Die Entscheidung eines Journalisten ist wie die in jedem anderen Beruf immer eine persönliche: Kann ich morgens noch in den Spiegel schauen, ohne mich meiner selbst schämen zu müssen? Bin ich bereit, zu mir selbst zu stehen, auch wenn das ein unübersehbares persönliches, weil finanzielles Risiko beinhaltet?

Für Brauck, der dieses Gejammer für den SPIEGEL verfasst hat, stand die Entscheidung offensichtlich nie außer Frage: Journalismus ist für ihn die Sicherung des Wohlergehens der Zeitungsverlage. Deren Sterben bejammert er nicht, weil deren Angebot auch mit Redakteuren wie ihm keine Käufer mehr findet – er bejammert es, weil er davon ausging, mit dem Einstieg als Verlagsredakteur eine Lebensrente ergattert zu haben, für die er nichts anderes zu tun habe, als lapidar dahingeschriebene Texte zu verfassen. Einem solchen Redakteur hätte ich in meinem Ressort umgehend nahegelegt, sich zu einem Berufsfeld umzuorientieren, welches mit Journalismus nicht mehr das Geringste zu tun hat. Schreiber von Werbetexten vielleicht. Verfasser tragischer Groschenromane als denkbare Alternative.

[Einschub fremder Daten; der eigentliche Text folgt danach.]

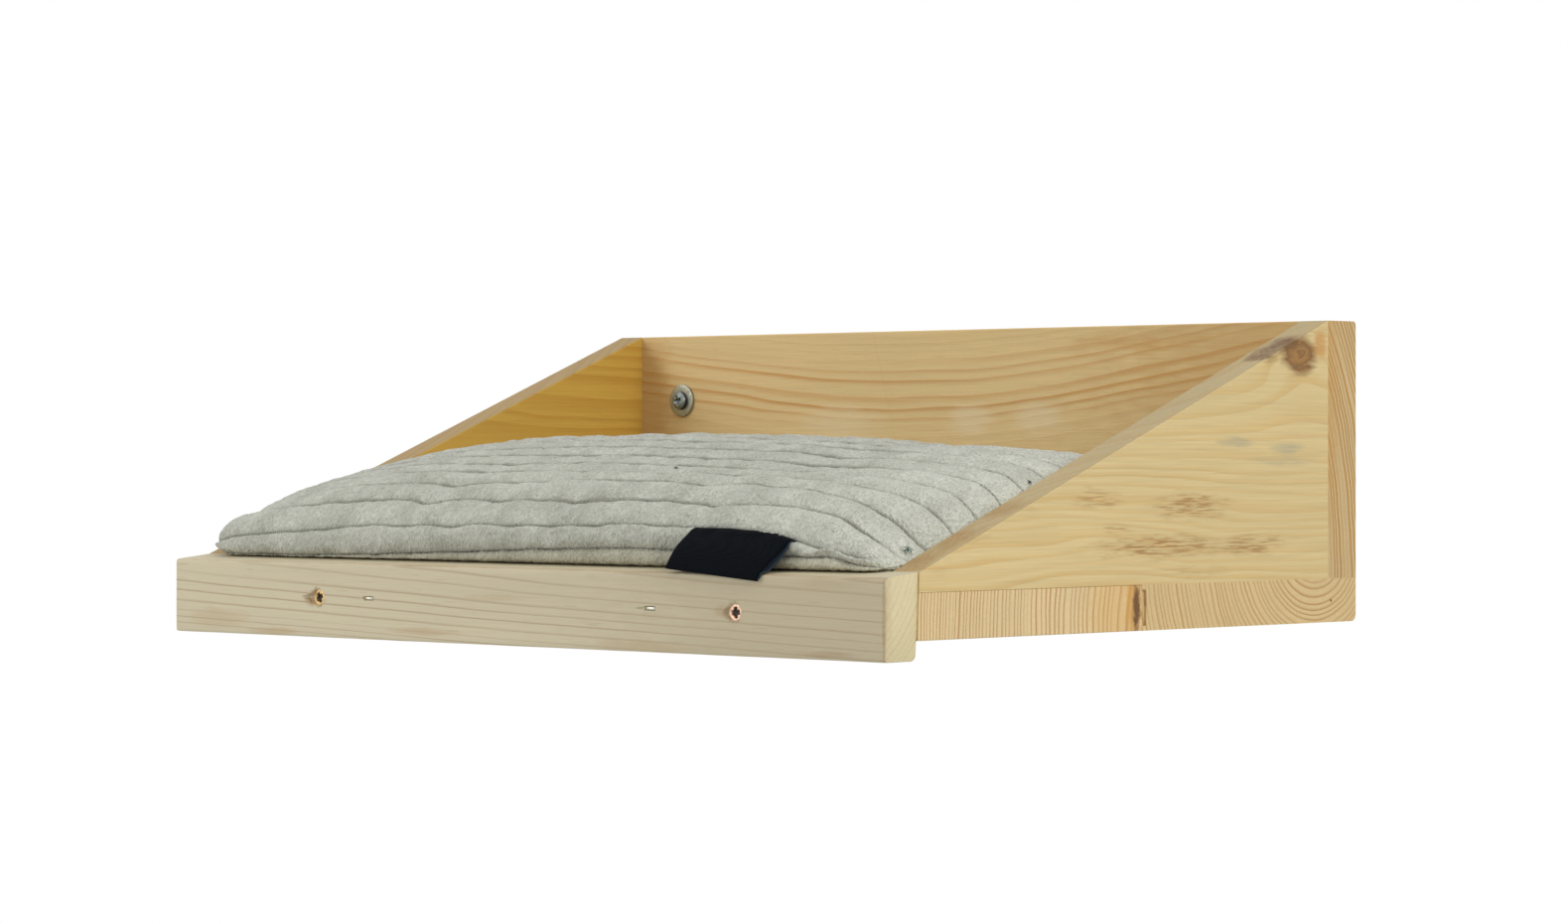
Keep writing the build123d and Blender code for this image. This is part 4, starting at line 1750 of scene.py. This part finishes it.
    def _stitches(self) -> None:
        """Lays the sewing thread's stitches in the seams."""
        pitch, run, thick, margin = 0.0034, 0.0024, 0.00020, 0.006
        mesh = Mesh()
        ring = [(math.cos(t), math.sin(t)) for t in (0.8, 2.4, 3.9, 5.5)]
        lifts = (-0.0003, 0.00012, 0.00012, -0.0003)
        faces = tube_faces(len(lifts), len(ring))
        for row in self.seam_rows[1:-1]:
            line = self.top[row]
            ahead, behind = self.top[row + 1], self.top[row - 1]
            across = ahead - behind
            gone = np.concatenate([[0], np.cumsum(np.linalg.norm(np.diff(line, axis=0), axis=1))])
            start = margin
            while start + run < gone[-1] - margin:
                marks = np.array([start, start + run * 0.2, start + run * 0.8, start + run])
                at = np.stack([np.interp(marks, gone, line[:, i]) for i in range(3)], axis=1)
                over = np.array([np.interp(start, gone, across[:, i]) for i in range(3)])
                along = at[-1] - at[0]
                along /= np.linalg.norm(along)
                normal = np.cross(along, over)
                normal /= np.linalg.norm(normal)
                side = np.cross(along, normal)
                points = []
                for spot, lift in zip(at, lifts):
                    middle = spot + normal * lift
                    points += [middle + (side * c + normal * s) * thick for c, s in ring]
                mesh.add(points, faces)
                start += pitch
        mesh.piece("cushion_stitches", [self.finishes.thread], Body.CUSHION, "plush")

    def profile(self, x: float) -> np.ndarray:
        """The top panel's section over its first two channels at a place.

        Args:
            x: The place along the cushion.

        Returns:
            The section's (Y, Z) points, from the front fold upwards.
        """
        rows = range(2 * self.steps + 1)
        return np.array([[np.interp(x, self.x, self.top[row, :, i]) for i in (1, 2)] for row in rows])


@dataclass
class Label:
    """A folded woven tape, sewn into the first channel's seam and left blank."""

    finishes: Finishes
    left: float = 0.1160
    width: float = 0.0650
    length: float = 0.060  # of the whole tape, both layers
    left_slant: float = -0.0018
    right_slant: float = -0.0088
    hem_front: float = -0.3440
    hem_left: float = -0.0818
    hem_right: float = -0.0864
    bow: float = 0.0030
    stand_off: float = 0.0017
    thickness: float = 0.00030
    gap: float = 0.0036
    columns: int = 40
    rows: int = 18
    turns: int = 6

    def _front_line(self, x: float, share: float, cushion: Cushion) -> np.ndarray:
        """The outer layer's section at a place, from its root in the seam to its hem.

        Args:
            x: The place along the cushion.
            share: The same place as a share of the label's width.
            cushion: The cushion that it lies on.

        Returns:
            The section's (Y, Z) points.
        """
        profile = cushion.profile(x)
        root = profile[cushion.steps] + np.array((-0.0002, 0.0002))
        hem = np.array((self.hem_front, self.hem_left + (self.hem_right - self.hem_left) * share))
        out = np.array((-0.72, 0.69))
        downs = [step / self.rows for step in range(self.rows + 1)]
        line = np.array(
            [
                root + (hem - root) * down + out * self.bow * math.sin(math.pi * min(down * 0.9, 1.0))
                for down in downs
            ]
        )
        for turn in range(9):
            for step, down in enumerate(downs[1:], 1):
                away = profile - line[step]
                near = int(np.argmin(np.sum(away**2, axis=1)))
                before, after = profile[max(near - 1, 0)], profile[min(near + 1, len(profile) - 1)]
                run = after - before
                normal = np.array((-run[1], run[0])) / max(math.hypot(*run), 1e-9)
                height = float(np.dot(line[step] - profile[near], normal))
                needed = self.stand_off * ease(down * 9)
                if abs(height) < 0.006 and height < needed:
                    line[step] += normal * (needed - height)
            if turn < 8:
                line[1:-1] = (line[:-2] + 2 * line[1:-1] + line[2:]) / 4
        return line

    def build(self, cushion: Cushion) -> bpy.types.Object:
        """Builds the label as one tape, down, round its fold and up again.

        Args:
            cushion: The cushion that it is sewn to.

        Returns:
            The label.
        """
        grid = []
        for column in range(self.columns):
            share = column / (self.columns - 1)
            x = self.left + self.width * share
            line = self._front_line(x, share, cushion)
            slant = self.left_slant + (self.right_slant - self.left_slant) * share
            front = [(x + slant * i / self.rows, y, z) for i, (y, z) in enumerate(line)]
            spread = [
                self.gap * (0.12 + 0.88 * ease(i / self.rows * 1.5)) * (1 - 0.55 * (i / self.rows) ** 6)
                for i in range(self.rows + 1)
            ]
            hem = front[-1]
            fold = [
                (
                    hem[0],
                    hem[1] + spread[-1] / 2 * (1 - math.cos(math.pi * k / self.turns)),
                    hem[2] - spread[-1] / 2 * math.sin(math.pi * k / self.turns),
                )
                for k in range(1, self.turns)
            ]
            back = []
            for i, p in reversed(list(enumerate(front))):
                y, z = p[1] + spread[i], p[2] - spread[i] * 0.35 * (i < self.rows)
                if z < -0.0820:
                    y = min(y, RAIL_FRONT - 0.0004)
                back.append((p[0] + 0.0012 * math.sin(math.pi * i / self.rows), y, z))
            grid.append(front + fold + back)
        points = np.array(grid).transpose(1, 0, 2)
        mesh = Mesh()
        mesh.add(points.reshape(-1, 3), grid_faces(len(points), self.columns))
        hidden = (self.rows + self.turns - 1) * (self.columns - 1)
        # The back layer's faces take the painted sheen finish.
        mesh.finishes = [1 if i >= hidden else 0 for i in range(len(mesh.faces))]
        tape = mesh.piece(
            "cushion_label_tape",
            [self.finishes.tape, self.finishes.tape_back_painted_sheen],
            Body.CUSHION,
            "label_tape",
            ["cushion_label"],
        )
        thick = tape.modifiers.new("thickness", "SOLIDIFY")
        thick.thickness = self.thickness
        thick.offset = 0.0
        return tape


@dataclass
class Lint:
    """A few stray fibres caught on the plush."""

    name: str
    place: Point
    reach: float
    strands: int
    finish: bpy.types.Material
    seed: int

    def build(self, cover: bpy.types.Object) -> bpy.types.Object:
        """Builds the fibres where they lie on the cushion.

        Args:
            cover: The top panel that they are caught on.

        Returns:
            The piece.
        """
        random = np.random.default_rng(self.seed)
        found, seat, normal, _ = cover.closest_point_on_mesh(Vector(self.place))
        seat = np.array(seat if found else self.place)
        normal = np.array(normal)
        mesh = Mesh()
        thick = 0.00013
        for _ in range(self.strands):
            heading = random.normal(size=3)
            heading -= normal * heading.dot(normal)
            heading /= np.linalg.norm(heading)
            curl = np.cross(normal, heading) * random.uniform(-0.8, 0.8)
            run = self.reach * random.uniform(0.4, 1.0)
            start = seat + random.normal(size=3) * self.reach * 0.15
            points = []
            for i in range(6):
                t = i / 5 - 0.5
                arch = normal * (0.0007 + self.reach * 0.25 * (0.25 - t * t))
                spot = start + heading * run * t + curl * run * t * t * 2 + arch
                side = np.cross(heading, normal)
                points += [
                    spot + (side * math.cos(a) + normal * math.sin(a)) * thick
                    for a in (0.0, 2.1, 4.2)
                ]
            mesh.add(points, tube_faces(6, 3))
        return mesh.piece(self.name, [self.finish], Body.CUSHION, "plush")


class Boards:
    """The boards and hidden screws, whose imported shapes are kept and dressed."""

    def __init__(self, finishes: Finishes) -> None:
        """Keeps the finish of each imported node.

        Args:
            finishes: The shelf's finishes.
        """
        self.dress = {
            "base_front_plank": finishes.base_front,
            "base_rear_plank": finishes.base_rear,
            "back_board": finishes.back,
            "left_side_panel": finishes.left,
            "right_side_panel": finishes.right,
            "base_to_left_side_screws": finishes.brass,
            "base_to_right_side_screws": finishes.brass,
            "base_to_back_screws": finishes.brass,
            "back_to_left_side_screws": finishes.brass,
            "back_to_right_side_screws": finishes.brass,
        }

    def build(self) -> None:
        """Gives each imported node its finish."""
        for name, material in self.dress.items():
            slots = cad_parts[name].material_slots
            for slot in slots:
                slot.link = "OBJECT"
                slot.material = material
            LOG.info("%s: finish %s", name, material.name)


@dataclass
class Studio:
    """A pale floor, soft lamps and the camera."""

    floor_height: float = -0.50
    floor_radius: float = 1.9
    ambient: float = 0.50
    camera_place: Point = (1.5750, -1.7792, -0.0266)
    camera_yaw: float = 43.9969
    focal_pixels: float = 4480.8
    image_width: float = 1579.0
    image_height: float = 930.0
    axis_height: float = 451.03  # the optical axis, in pixels from the picture's top

    def _lamp(self, name: str, place: Point, aim: Point, size: tuple, power: float) -> None:
        """Adds a soft rectangular lamp.

        Args:
            name: The lamp's name.
            place: Where it hangs.
            aim: What it points at.
            size: Its width and height.
            power: Its power in watts.
        """
        data = bpy.data.lights.new(name, "AREA")
        data.shape = "RECTANGLE"
        data.size, data.size_y = size
        data.energy = power
        lamp = stand(name, data)
        lamp.location = place
        way = Vector(aim) - Vector(place)
        lamp.rotation_euler = way.to_track_quat("-Z", "Y").to_euler()

    def _world(self) -> None:
        """Makes the world white to the eye and in reflections, and a soft grey as a light."""
        world = bpy.data.worlds.new("studio")
        bpy.context.scene.world = world
        world.use_nodes = True
        nodes = Nodes(world.node_tree)
        path = nodes.node("ShaderNodeLightPath", {}, {}).outputs
        camera, glossy, clear = (
            Signal(nodes, path[f"Is {ray} Ray"]) for ray in ("Camera", "Glossy", "Transmission")
        )
        seen = camera.at_least(glossy.at_least(clear))
        levels = {"Value": seen, "To Min": self.ambient, "To Max": 1.0}
        strength = nodes.signal("ShaderNodeMapRange", {}, levels)
        light = nodes.signal("ShaderNodeBackground", {}, {"Color": WHITE, "Strength": strength})
        nodes.node("ShaderNodeOutputWorld", {}, {"Surface": light})

    def _floor(self) -> None:
        """Lays a round pale floor below the shelf."""
        shader = Shader("studio_floor")
        grain = shader.noise(shader.place(), 3.0, 2.0)
        colour = shader.mix((0.80, 0.80, 0.79), (0.86, 0.86, 0.85), grain)
        material = shader.finish({"Base Color": colour, "Roughness": 0.9}, {})
        around, rings = 96, 6
        points = [
            (
                math.cos(2 * math.pi * k / around) * self.floor_radius * ring / rings,
                math.sin(2 * math.pi * k / around) * self.floor_radius * ring / rings - 0.15,
                self.floor_height,
            )
            for ring in range(1, rings + 1)
            for k in range(around)
        ]
        data = bpy.data.meshes.new("floor")
        faces = grid_faces(rings, around, closed=True) + [tuple(range(around))[::-1]]
        data.from_pydata(points, [], faces)
        data.materials.append(material)
        stand("floor", data)

    def _camera(self) -> None:
        """Stands the camera where the photograph was taken from."""
        data = bpy.data.cameras.new("camera")
        data.sensor_fit = "HORIZONTAL"
        data.sensor_width = 36.0
        data.lens = data.sensor_width * self.focal_pixels / self.image_width
        data.shift_y = (self.axis_height - self.image_height / 2) / self.image_width
        data.clip_start, data.clip_end = 0.05, 50.0
        camera = stand("camera", data)
        camera.location = self.camera_place
        camera.rotation_euler = (math.pi / 2, 0.0, math.radians(self.camera_yaw))
        bpy.context.scene.camera = camera

    def build(self) -> None:
        """Builds the studio."""
        bpy.context.scene.view_settings.view_transform = "Standard"
        middle = (0.0, -0.17, -0.04)
        self._world()
        self._floor()
        self._lamp("key", (2.35, -0.35, 1.25), middle, (1.4, 1.2), 30.0)
        self._lamp("fill", (-1.2, -1.45, 0.45), middle, (1.0, 0.9), 10.5)
        self._lamp("top", (0.2, -0.6, 2.2), middle, (1.6, 1.6), 9.0)
        self._camera()


def main() -> None:
    """Builds the studio, the boards, the fasteners and the cushion."""
    logging.basicConfig(level=logging.INFO, format="%(name)s: %(message)s")
    Studio().build()
    finishes = Finishes()
    Boards(finishes).build()
    FrontRail(finishes).build()
    for side, x in WALL_SCREWS.items():
        Washer(f"wall_washer_plated_{side}", f"wall_washer_{side}", x, finishes.zinc).build()
        Screw(
            f"wall_screw_threaded_{side}",
            f"wall_screw_{side}",
            (x, BACK_FRONT - WASHER_THICK, 0.0),
            Drive.DOMED,
            head=0.010,
            height=0.0034,
            core=0.0036,
            thread=0.0050,
            length=0.0601,
            thread_from=0.0241,
            pitch=0.0022,
            recess=0.0054,
            recess_depth=0.0020,
            finish=finishes.zinc_screw,
            slot="zinc",
            twist=0.35 if side == "left" else 1.1,
        ).build()
    worn = {"left": (finishes.sunk_brass, 0.5), "right": (finishes.copper, 0.1)}
    for side, (finish, twist) in worn.items():
        Screw(
            f"rail_screw_worn_{side}",
            f"front_rail_screw_{side}",
            (RAIL_SCREWS[side], RAIL_FRONT + RAIL_SCREW_SINK, RAIL_SCREW_HEIGHT),
            Drive.FLAT,
            head=0.0080,
            height=0.0030,
            core=0.0028,
            thread=0.0040,
            length=0.0420,
            thread_from=0.0150,
            pitch=0.0018,
            recess=0.0050,
            recess_depth=0.0018,
            finish=finish,
            slot="yellow_zinc",
            twist=twist,
            arm_share=0.17,
        ).build()
    for side, x in STAPLES.items():
        Staple(f"rail_staple_bent_{side}", f"front_rail_staple_{side}", x, finishes.steel).build()
    cushion = Cushion(finishes)
    cover = cushion.build()
    Label(finishes).build(cushion)
    Lint("lint_green", (0.2300, -0.3055, -0.0714), 0.0050, 11, finishes.lint, 3).build(cover)
    Lint("lint_speck", (0.044, -0.2685, -0.036), 0.0022, 6, finishes.dark_lint, 5).build(cover)
    Lint("lint_rear", (0.2268, -0.213, -0.038), 0.0024, 6, finishes.dark_lint, 11).build(cover)


if __name__ == "__main__":
    main()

Der Kommentar belegt die Situation des SPIEGEL

Die Tatsache, dass der SPIEGEL einen solchen Kommentar unkommentiert durchgehen lässt, verdeutlicht einmal mehr, dass dessen Chefredaktion jegliche journalistische Bodenhaftung verloren hat. Sie zeigt aber noch mehr: Offensichtlich geht nun auch im früheren Nachrichtenmagazin die Angst um, dass ein spürbarer Mitarbeiterverzicht in einer durch die eigene, journalistische Unfähigkeit belasteten Redaktion nicht mehr zu umgehen sein wird.

Nein! Die beweinte Verlagskrise ist keine Krise des Journalismus!

Die Verlagskrise, die Roland Tichy hier jüngst so perfekt beschrieben hat, findet ihre Ursache darin, dass die Verlage ihre Redaktionen mit Nicht-Journalisten besetzt und stattdessen volksbelehrende Dauerarbeitsplatzbeansprucher in Dienst gestellt haben. Wenn es so etwas wie eine Krise des Journalismus überhaupt gibt, dann wird sie verkörpert durch Redakteure wie Brauck, die zwischen Journalismus und Verlagswesen, zwischen Blockwart und journalistisch arbeiten nicht zu unterscheiden wissen. Die – um es klipp und klar zu sagen – nie begriffen haben, was Journalismus tatsächlich bedeutet.